--- Begin COLLECTED DATA ---
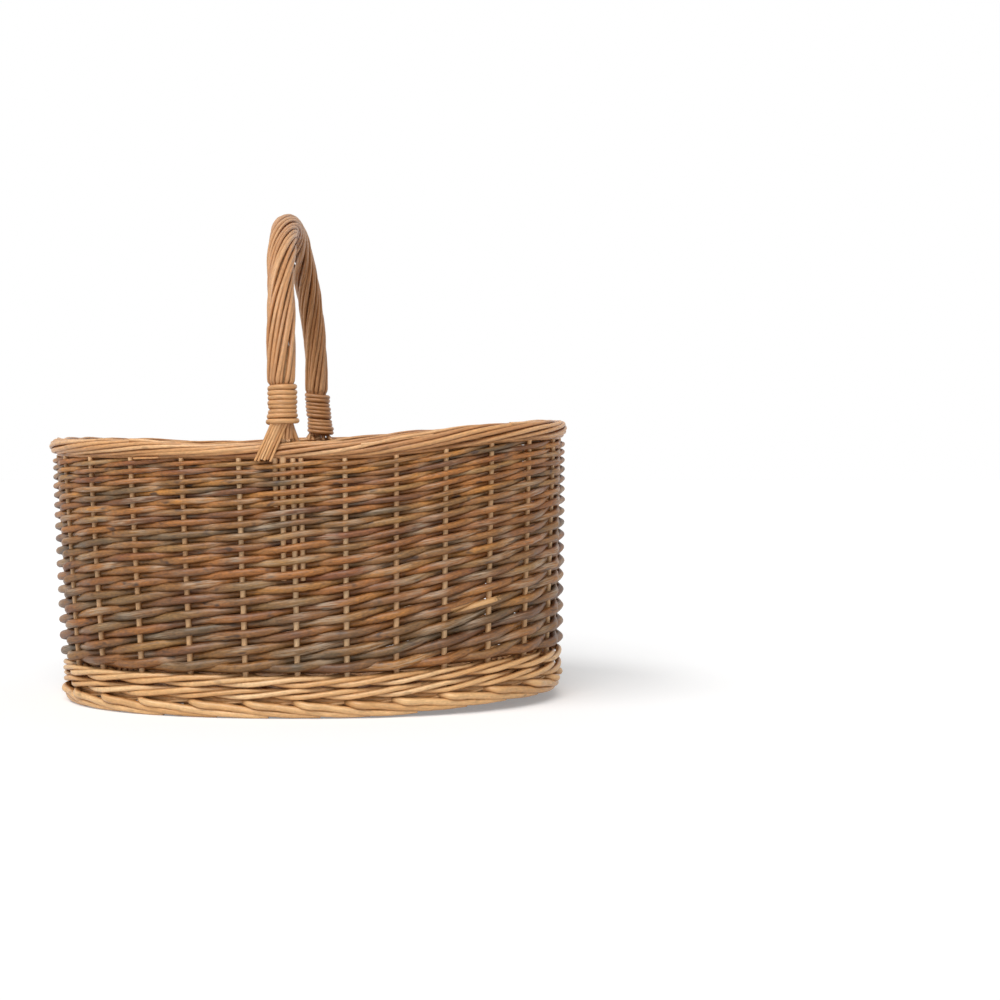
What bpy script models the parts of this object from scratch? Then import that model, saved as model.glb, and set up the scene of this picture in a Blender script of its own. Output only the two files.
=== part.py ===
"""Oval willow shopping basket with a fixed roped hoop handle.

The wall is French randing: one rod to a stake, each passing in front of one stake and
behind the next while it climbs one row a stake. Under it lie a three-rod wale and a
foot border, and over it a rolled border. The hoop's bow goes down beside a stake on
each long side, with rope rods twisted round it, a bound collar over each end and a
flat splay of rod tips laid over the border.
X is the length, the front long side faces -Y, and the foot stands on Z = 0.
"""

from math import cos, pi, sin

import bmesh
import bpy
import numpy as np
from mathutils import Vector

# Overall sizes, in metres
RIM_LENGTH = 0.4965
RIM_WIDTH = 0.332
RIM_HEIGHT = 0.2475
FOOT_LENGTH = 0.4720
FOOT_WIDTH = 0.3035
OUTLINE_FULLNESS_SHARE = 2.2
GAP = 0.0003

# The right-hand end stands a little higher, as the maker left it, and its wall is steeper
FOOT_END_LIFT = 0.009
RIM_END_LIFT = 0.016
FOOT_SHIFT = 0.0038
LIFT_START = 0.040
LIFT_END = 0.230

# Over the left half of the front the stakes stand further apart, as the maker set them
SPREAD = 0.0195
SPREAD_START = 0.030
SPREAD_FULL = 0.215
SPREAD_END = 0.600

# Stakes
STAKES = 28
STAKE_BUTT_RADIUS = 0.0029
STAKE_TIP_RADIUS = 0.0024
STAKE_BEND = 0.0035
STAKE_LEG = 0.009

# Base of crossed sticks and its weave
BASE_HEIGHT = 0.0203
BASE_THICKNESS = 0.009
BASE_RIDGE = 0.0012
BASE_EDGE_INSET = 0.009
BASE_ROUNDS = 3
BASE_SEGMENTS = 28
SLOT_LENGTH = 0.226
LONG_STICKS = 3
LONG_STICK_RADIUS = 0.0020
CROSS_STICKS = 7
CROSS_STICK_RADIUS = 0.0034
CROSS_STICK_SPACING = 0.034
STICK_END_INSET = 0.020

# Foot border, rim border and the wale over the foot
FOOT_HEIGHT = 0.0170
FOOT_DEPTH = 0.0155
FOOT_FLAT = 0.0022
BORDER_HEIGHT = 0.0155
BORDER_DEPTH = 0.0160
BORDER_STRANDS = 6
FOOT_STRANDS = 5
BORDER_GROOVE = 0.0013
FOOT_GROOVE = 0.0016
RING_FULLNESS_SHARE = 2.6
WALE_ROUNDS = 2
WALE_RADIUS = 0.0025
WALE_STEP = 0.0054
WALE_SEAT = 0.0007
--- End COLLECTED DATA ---
WRITTEN EXERCISE:
Extract all the material, leaving every line as it is.

TASK RESPONSE:
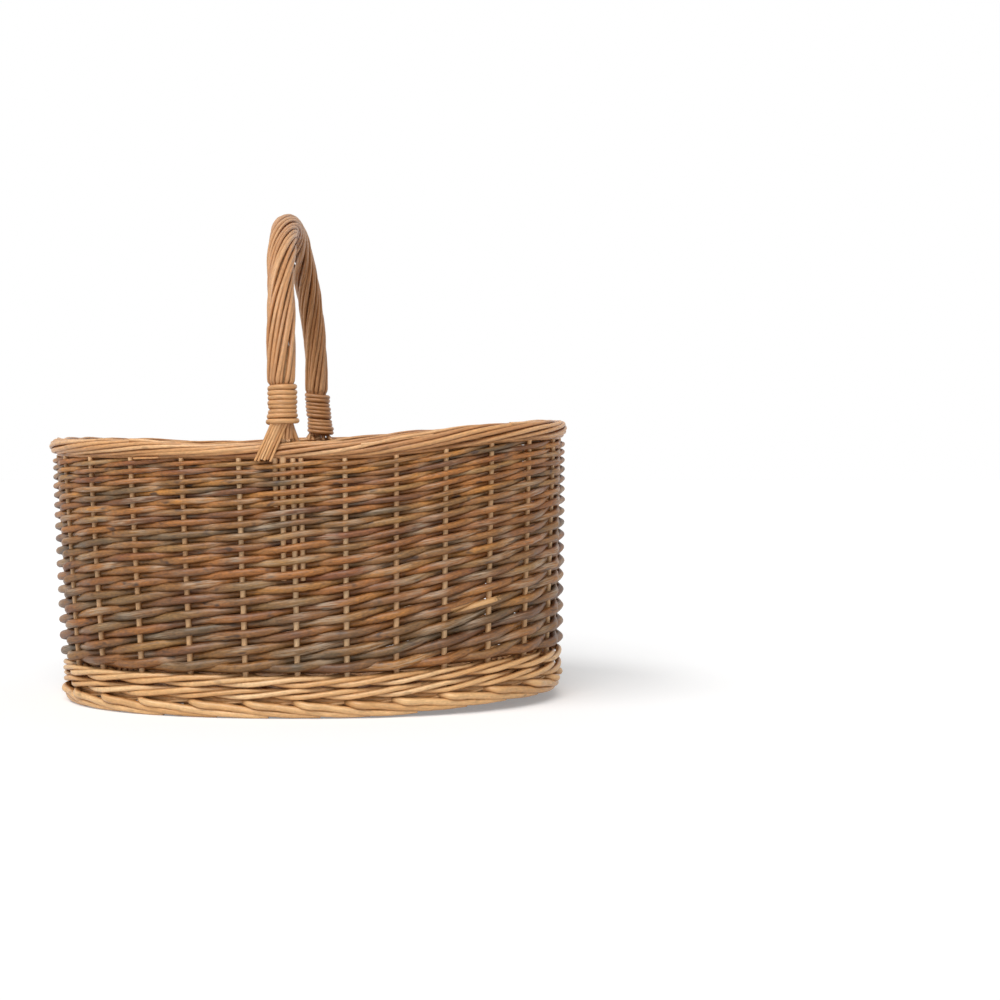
What bpy script models the parts of this object from scratch? Then import that model, saved as model.glb, and set up the scene of this picture in a Blender script of its own. Output only the two files.
=== part.py ===
"""Oval willow shopping basket with a fixed roped hoop handle.

The wall is French randing: one rod to a stake, each passing in front of one stake and
behind the next while it climbs one row a stake. Under it lie a three-rod wale and a
foot border, and over it a rolled border. The hoop's bow goes down beside a stake on
each long side, with rope rods twisted round it, a bound collar over each end and a
flat splay of rod tips laid over the border.
X is the length, the front long side faces -Y, and the foot stands on Z = 0.
"""

from math import cos, pi, sin

import bmesh
import bpy
import numpy as np
from mathutils import Vector

# Overall sizes, in metres
RIM_LENGTH = 0.4965
RIM_WIDTH = 0.332
RIM_HEIGHT = 0.2475
FOOT_LENGTH = 0.4720
FOOT_WIDTH = 0.3035
OUTLINE_FULLNESS_SHARE = 2.2
GAP = 0.0003

# The right-hand end stands a little higher, as the maker left it, and its wall is steeper
FOOT_END_LIFT = 0.009
RIM_END_LIFT = 0.016
FOOT_SHIFT = 0.0038
LIFT_START = 0.040
LIFT_END = 0.230

# Over the left half of the front the stakes stand further apart, as the maker set them
SPREAD = 0.0195
SPREAD_START = 0.030
SPREAD_FULL = 0.215
SPREAD_END = 0.600

# Stakes
STAKES = 28
STAKE_BUTT_RADIUS = 0.0029
STAKE_TIP_RADIUS = 0.0024
STAKE_BEND = 0.0035
STAKE_LEG = 0.009

# Base of crossed sticks and its weave
BASE_HEIGHT = 0.0203
BASE_THICKNESS = 0.009
BASE_RIDGE = 0.0012
BASE_EDGE_INSET = 0.009
BASE_ROUNDS = 3
BASE_SEGMENTS = 28
SLOT_LENGTH = 0.226
LONG_STICKS = 3
LONG_STICK_RADIUS = 0.0020
CROSS_STICKS = 7
CROSS_STICK_RADIUS = 0.0034
CROSS_STICK_SPACING = 0.034
STICK_END_INSET = 0.020

# Foot border, rim border and the wale over the foot
FOOT_HEIGHT = 0.0170
FOOT_DEPTH = 0.0155
FOOT_FLAT = 0.0022
BORDER_HEIGHT = 0.0155
BORDER_DEPTH = 0.0160
BORDER_STRANDS = 6
FOOT_STRANDS = 5
BORDER_GROOVE = 0.0013
FOOT_GROOVE = 0.0016
RING_FULLNESS_SHARE = 2.6
WALE_ROUNDS = 2
WALE_RADIUS = 0.0025
WALE_STEP = 0.0054
WALE_SEAT = 0.0007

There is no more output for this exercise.